Consider these three brain-busters: 1 percent of the world’s energy is used every year just to produce fertilizer; solar panels aren’t powerful enough to provide all the power for most homes; investing in stocks often feels like a game of Russian roulette.
Those seemingly disparate issues can be solved by the same tool: quantum computing. Similar to an atomic clock, arguably the world’s first quantum technology, Quantum computers use superconducting particles to perform tasks.
Quantum technologies offer ultra-secure communications, sensors of unprecedented precision and computers that are exponentially more powerful than any supercomputer for a given task. These technologies are destined to fundamentally change our lives and the first commercially available quantum devices are only now beginning to emerge.

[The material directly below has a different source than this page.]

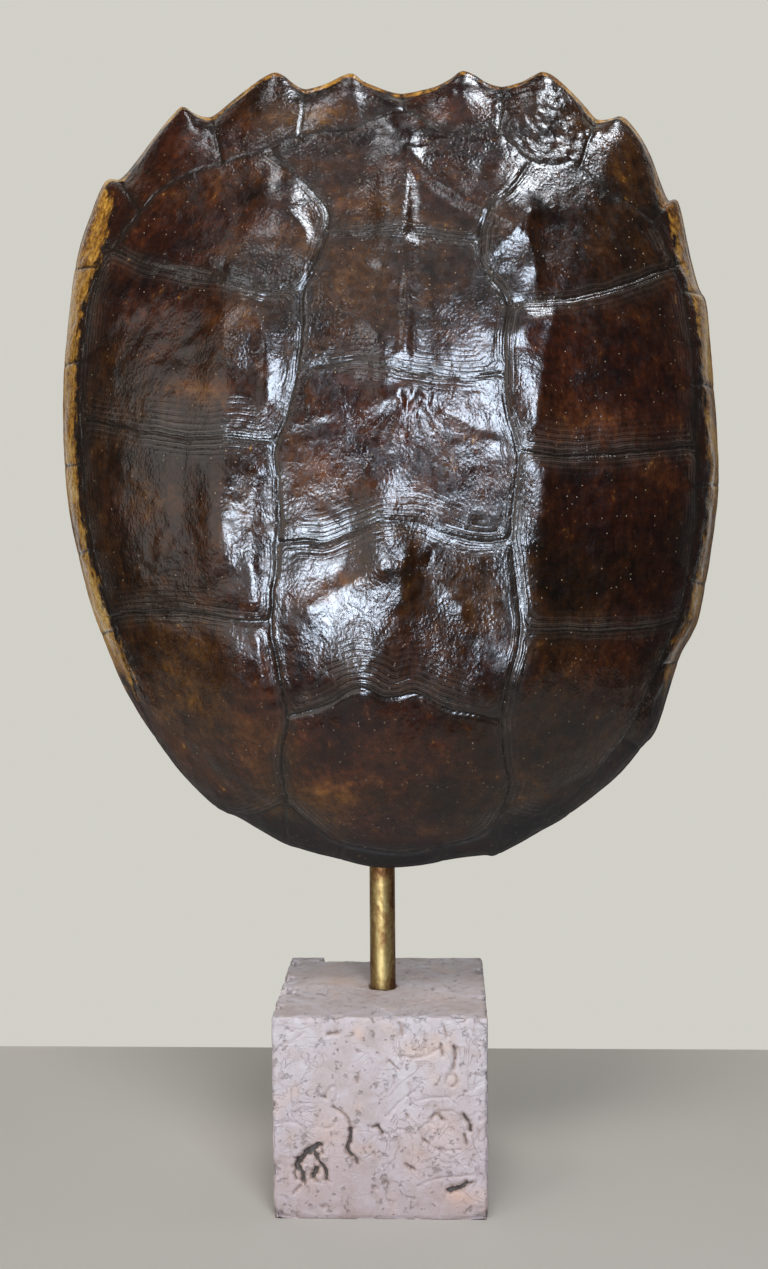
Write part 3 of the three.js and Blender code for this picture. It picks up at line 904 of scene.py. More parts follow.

Potential applications could disrupt the way pharmaceutical companies make medicine, the way logistics companies schedule trains and the way hedge fund managers gain an edge in the stock market.
That said, the future of the technology lies in quantum networks—the new infrastructure springing up within and between major metropolitan areas.
The opportunities are many, because at the level of components these technologies are intimately connected. Many of them depend, for example, on light sources that can spit out photons one at a time, every time.
New materials, and precisely engineered versions of existing ones, will be needed too.
While Britain did not exploit the atomic clocks’ discovery in 1950, an American firm did, and commercialized the device a year after it was invented.
Given the potential of these new quantum technologies, now is the time to get ahead of the curve.
The quantum computing market is projected to surpass $5 Billion through 2020.